**Task statement:** In the listing below, find the line with "are in millimetres.", then repeat exactly every line from the top through that one.

**Material provided:**
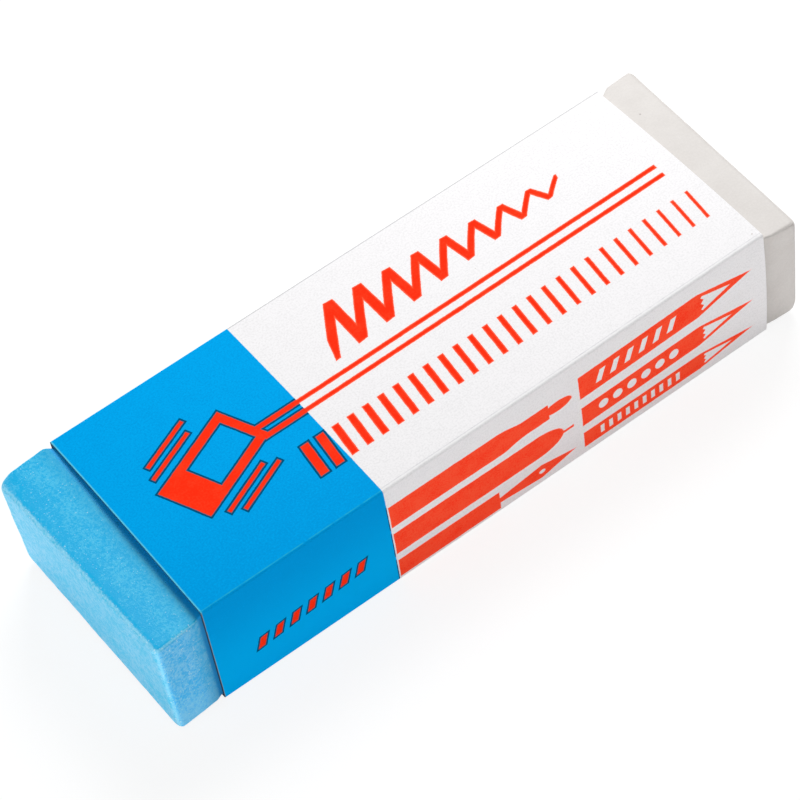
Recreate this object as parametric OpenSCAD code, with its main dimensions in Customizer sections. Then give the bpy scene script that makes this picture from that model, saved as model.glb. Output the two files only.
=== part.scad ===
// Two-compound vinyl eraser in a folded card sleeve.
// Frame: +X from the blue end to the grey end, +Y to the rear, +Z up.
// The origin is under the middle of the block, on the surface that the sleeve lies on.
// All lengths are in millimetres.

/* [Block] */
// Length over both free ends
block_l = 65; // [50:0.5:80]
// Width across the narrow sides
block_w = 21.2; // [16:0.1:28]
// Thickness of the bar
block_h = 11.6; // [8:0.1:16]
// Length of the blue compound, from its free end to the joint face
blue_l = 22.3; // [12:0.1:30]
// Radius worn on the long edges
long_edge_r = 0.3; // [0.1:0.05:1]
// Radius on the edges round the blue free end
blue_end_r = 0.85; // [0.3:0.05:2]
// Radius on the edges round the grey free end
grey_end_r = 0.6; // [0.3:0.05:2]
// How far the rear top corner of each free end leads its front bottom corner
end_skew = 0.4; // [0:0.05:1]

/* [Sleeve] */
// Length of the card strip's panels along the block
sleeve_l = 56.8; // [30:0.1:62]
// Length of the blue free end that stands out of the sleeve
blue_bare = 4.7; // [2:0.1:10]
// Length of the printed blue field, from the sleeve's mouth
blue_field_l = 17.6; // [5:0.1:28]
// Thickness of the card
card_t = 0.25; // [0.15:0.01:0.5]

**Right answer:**
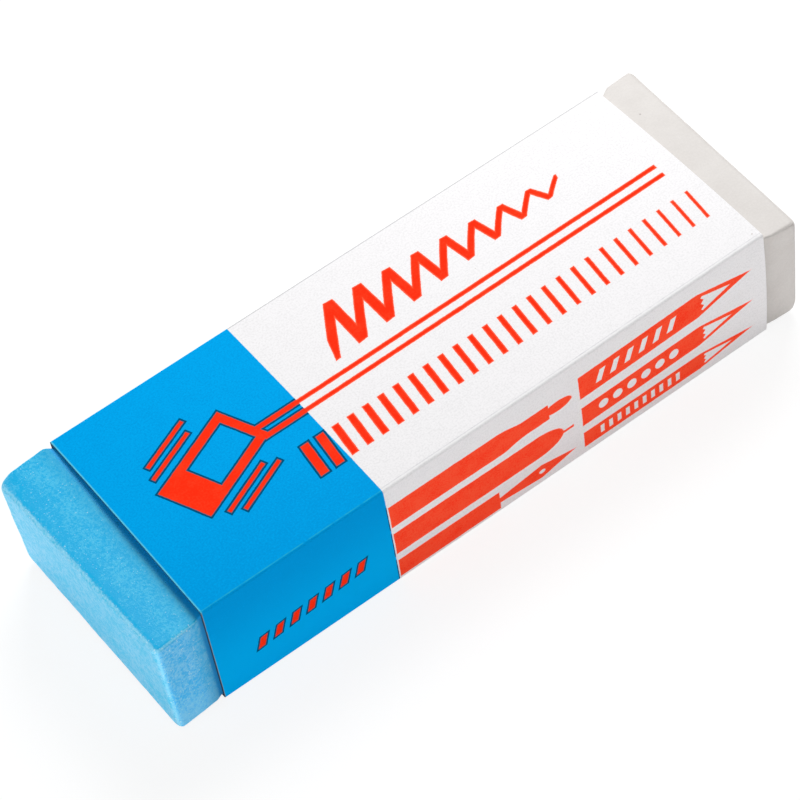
Recreate this object as parametric OpenSCAD code, with its main dimensions in Customizer sections. Then give the bpy scene script that makes this picture from that model, saved as model.glb. Output the two files only.
=== part.scad ===
// Two-compound vinyl eraser in a folded card sleeve.
// Frame: +X from the blue end to the grey end, +Y to the rear, +Z up.
// The origin is under the middle of the block, on the surface that the sleeve lies on.
// All lengths are in millimetres.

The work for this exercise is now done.